• Given task
Copy the data below exactly.

• Given data
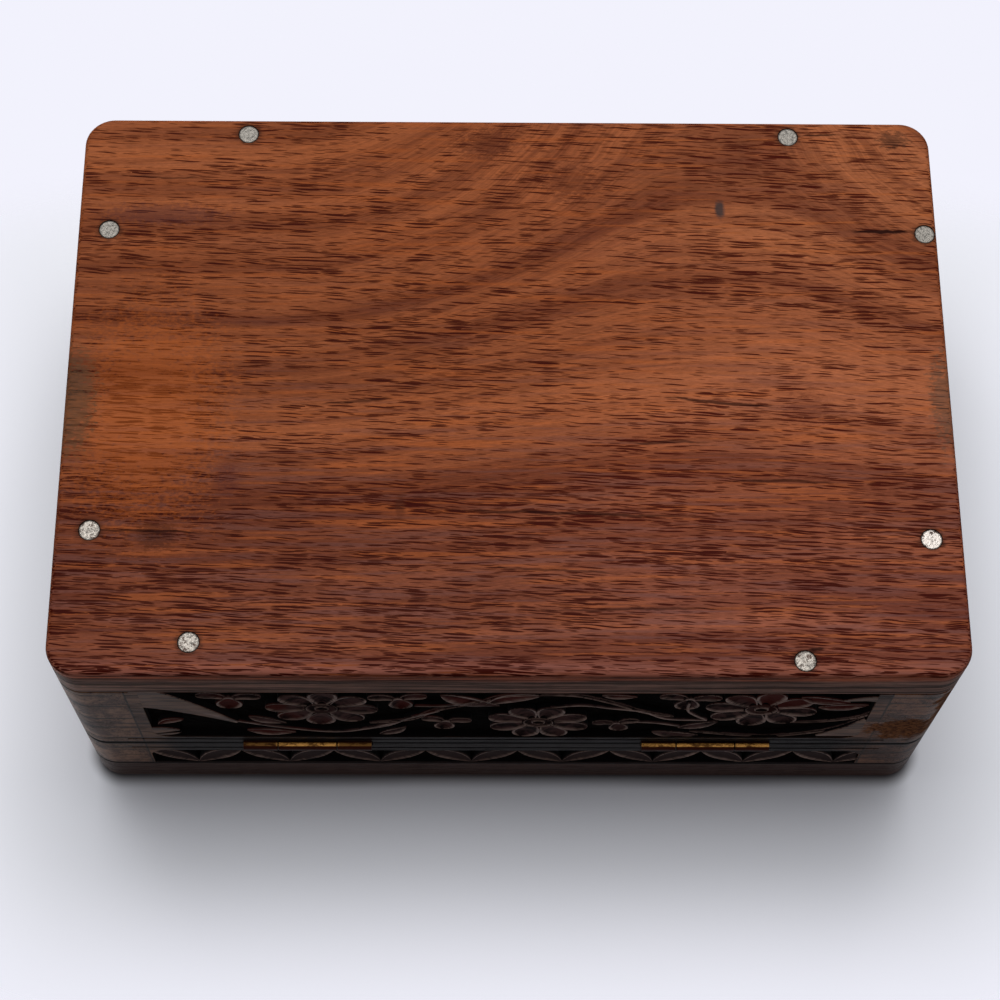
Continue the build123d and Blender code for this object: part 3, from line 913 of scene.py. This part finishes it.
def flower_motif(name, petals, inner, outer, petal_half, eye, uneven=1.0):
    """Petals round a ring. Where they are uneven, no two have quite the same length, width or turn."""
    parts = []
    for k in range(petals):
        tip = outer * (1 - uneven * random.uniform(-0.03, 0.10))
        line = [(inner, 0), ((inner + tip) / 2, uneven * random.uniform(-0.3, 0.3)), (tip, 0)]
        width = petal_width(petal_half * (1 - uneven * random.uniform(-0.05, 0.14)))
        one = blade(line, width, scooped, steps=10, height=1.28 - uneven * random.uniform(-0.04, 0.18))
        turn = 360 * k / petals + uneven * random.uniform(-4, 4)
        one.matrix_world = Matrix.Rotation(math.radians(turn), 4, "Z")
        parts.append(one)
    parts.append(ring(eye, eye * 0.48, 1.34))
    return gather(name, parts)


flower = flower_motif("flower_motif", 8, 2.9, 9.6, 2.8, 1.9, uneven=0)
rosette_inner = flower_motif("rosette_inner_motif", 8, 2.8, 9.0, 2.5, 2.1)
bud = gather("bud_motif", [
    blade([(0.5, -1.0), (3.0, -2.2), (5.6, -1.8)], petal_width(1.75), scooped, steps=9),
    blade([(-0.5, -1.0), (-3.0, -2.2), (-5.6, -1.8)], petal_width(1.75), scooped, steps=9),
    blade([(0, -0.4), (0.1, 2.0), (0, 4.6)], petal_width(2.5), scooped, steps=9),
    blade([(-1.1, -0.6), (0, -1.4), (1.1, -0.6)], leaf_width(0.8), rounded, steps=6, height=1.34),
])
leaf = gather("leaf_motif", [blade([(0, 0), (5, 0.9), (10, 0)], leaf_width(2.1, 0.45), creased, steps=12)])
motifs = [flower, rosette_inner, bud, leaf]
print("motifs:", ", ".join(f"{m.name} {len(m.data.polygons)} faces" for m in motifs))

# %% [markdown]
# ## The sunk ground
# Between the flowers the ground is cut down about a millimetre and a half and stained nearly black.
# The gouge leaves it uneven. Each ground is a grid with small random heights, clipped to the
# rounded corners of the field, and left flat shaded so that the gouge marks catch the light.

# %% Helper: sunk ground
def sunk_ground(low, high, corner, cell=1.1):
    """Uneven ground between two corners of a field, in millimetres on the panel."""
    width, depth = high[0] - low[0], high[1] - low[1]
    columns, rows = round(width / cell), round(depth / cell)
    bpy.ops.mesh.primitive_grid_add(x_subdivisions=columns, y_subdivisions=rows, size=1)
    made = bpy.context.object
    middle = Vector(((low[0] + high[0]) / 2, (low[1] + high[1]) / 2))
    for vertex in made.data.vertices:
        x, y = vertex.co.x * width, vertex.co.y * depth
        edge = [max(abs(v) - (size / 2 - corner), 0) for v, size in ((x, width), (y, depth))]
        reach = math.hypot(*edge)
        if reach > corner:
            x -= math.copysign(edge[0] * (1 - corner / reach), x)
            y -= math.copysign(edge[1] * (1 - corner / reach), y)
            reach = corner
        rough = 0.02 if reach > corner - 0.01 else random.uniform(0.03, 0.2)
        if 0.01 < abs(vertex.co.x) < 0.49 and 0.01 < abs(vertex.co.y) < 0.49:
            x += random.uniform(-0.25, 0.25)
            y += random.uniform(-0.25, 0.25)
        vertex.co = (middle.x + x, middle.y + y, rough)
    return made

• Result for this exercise
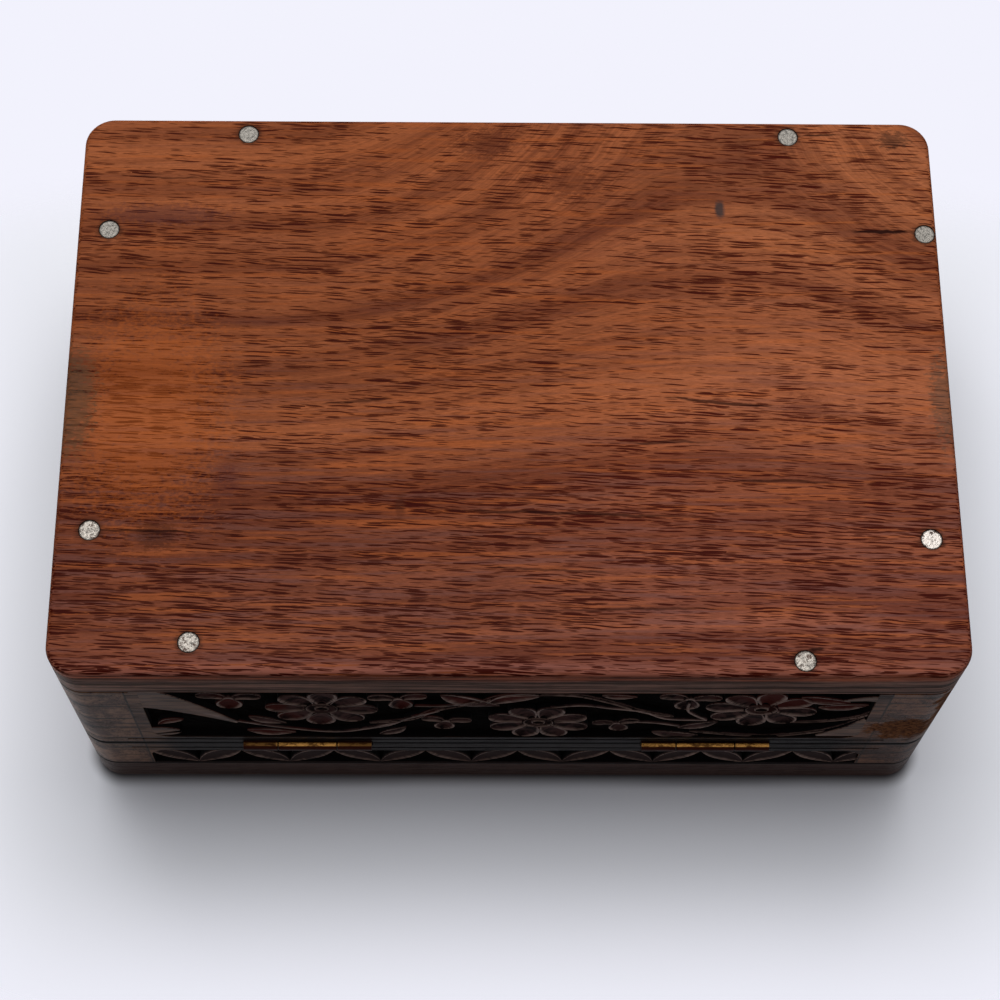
Continue the build123d and Blender code for this object: part 3, from line 913 of scene.py. This part finishes it.
def flower_motif(name, petals, inner, outer, petal_half, eye, uneven=1.0):
    """Petals round a ring. Where they are uneven, no two have quite the same length, width or turn."""
    parts = []
    for k in range(petals):
        tip = outer * (1 - uneven * random.uniform(-0.03, 0.10))
        line = [(inner, 0), ((inner + tip) / 2, uneven * random.uniform(-0.3, 0.3)), (tip, 0)]
        width = petal_width(petal_half * (1 - uneven * random.uniform(-0.05, 0.14)))
        one = blade(line, width, scooped, steps=10, height=1.28 - uneven * random.uniform(-0.04, 0.18))
        turn = 360 * k / petals + uneven * random.uniform(-4, 4)
        one.matrix_world = Matrix.Rotation(math.radians(turn), 4, "Z")
        parts.append(one)
    parts.append(ring(eye, eye * 0.48, 1.34))
    return gather(name, parts)


flower = flower_motif("flower_motif", 8, 2.9, 9.6, 2.8, 1.9, uneven=0)
rosette_inner = flower_motif("rosette_inner_motif", 8, 2.8, 9.0, 2.5, 2.1)
bud = gather("bud_motif", [
    blade([(0.5, -1.0), (3.0, -2.2), (5.6, -1.8)], petal_width(1.75), scooped, steps=9),
    blade([(-0.5, -1.0), (-3.0, -2.2), (-5.6, -1.8)], petal_width(1.75), scooped, steps=9),
    blade([(0, -0.4), (0.1, 2.0), (0, 4.6)], petal_width(2.5), scooped, steps=9),
    blade([(-1.1, -0.6), (0, -1.4), (1.1, -0.6)], leaf_width(0.8), rounded, steps=6, height=1.34),
])
leaf = gather("leaf_motif", [blade([(0, 0), (5, 0.9), (10, 0)], leaf_width(2.1, 0.45), creased, steps=12)])
motifs = [flower, rosette_inner, bud, leaf]
print("motifs:", ", ".join(f"{m.name} {len(m.data.polygons)} faces" for m in motifs))

# %% [markdown]
# ## The sunk ground
# Between the flowers the ground is cut down about a millimetre and a half and stained nearly black.
# The gouge leaves it uneven. Each ground is a grid with small random heights, clipped to the
# rounded corners of the field, and left flat shaded so that the gouge marks catch the light.

# %% Helper: sunk ground
def sunk_ground(low, high, corner, cell=1.1):
    """Uneven ground between two corners of a field, in millimetres on the panel."""
    width, depth = high[0] - low[0], high[1] - low[1]
    columns, rows = round(width / cell), round(depth / cell)
    bpy.ops.mesh.primitive_grid_add(x_subdivisions=columns, y_subdivisions=rows, size=1)
    made = bpy.context.object
    middle = Vector(((low[0] + high[0]) / 2, (low[1] + high[1]) / 2))
    for vertex in made.data.vertices:
        x, y = vertex.co.x * width, vertex.co.y * depth
        edge = [max(abs(v) - (size / 2 - corner), 0) for v, size in ((x, width), (y, depth))]
        reach = math.hypot(*edge)
        if reach > corner:
            x -= math.copysign(edge[0] * (1 - corner / reach), x)
            y -= math.copysign(edge[1] * (1 - corner / reach), y)
            reach = corner
        rough = 0.02 if reach > corner - 0.01 else random.uniform(0.03, 0.2)
        if 0.01 < abs(vertex.co.x) < 0.49 and 0.01 < abs(vertex.co.y) < 0.49:
            x += random.uniform(-0.25, 0.25)
            y += random.uniform(-0.25, 0.25)
        vertex.co = (middle.x + x, middle.y + y, rough)
    return made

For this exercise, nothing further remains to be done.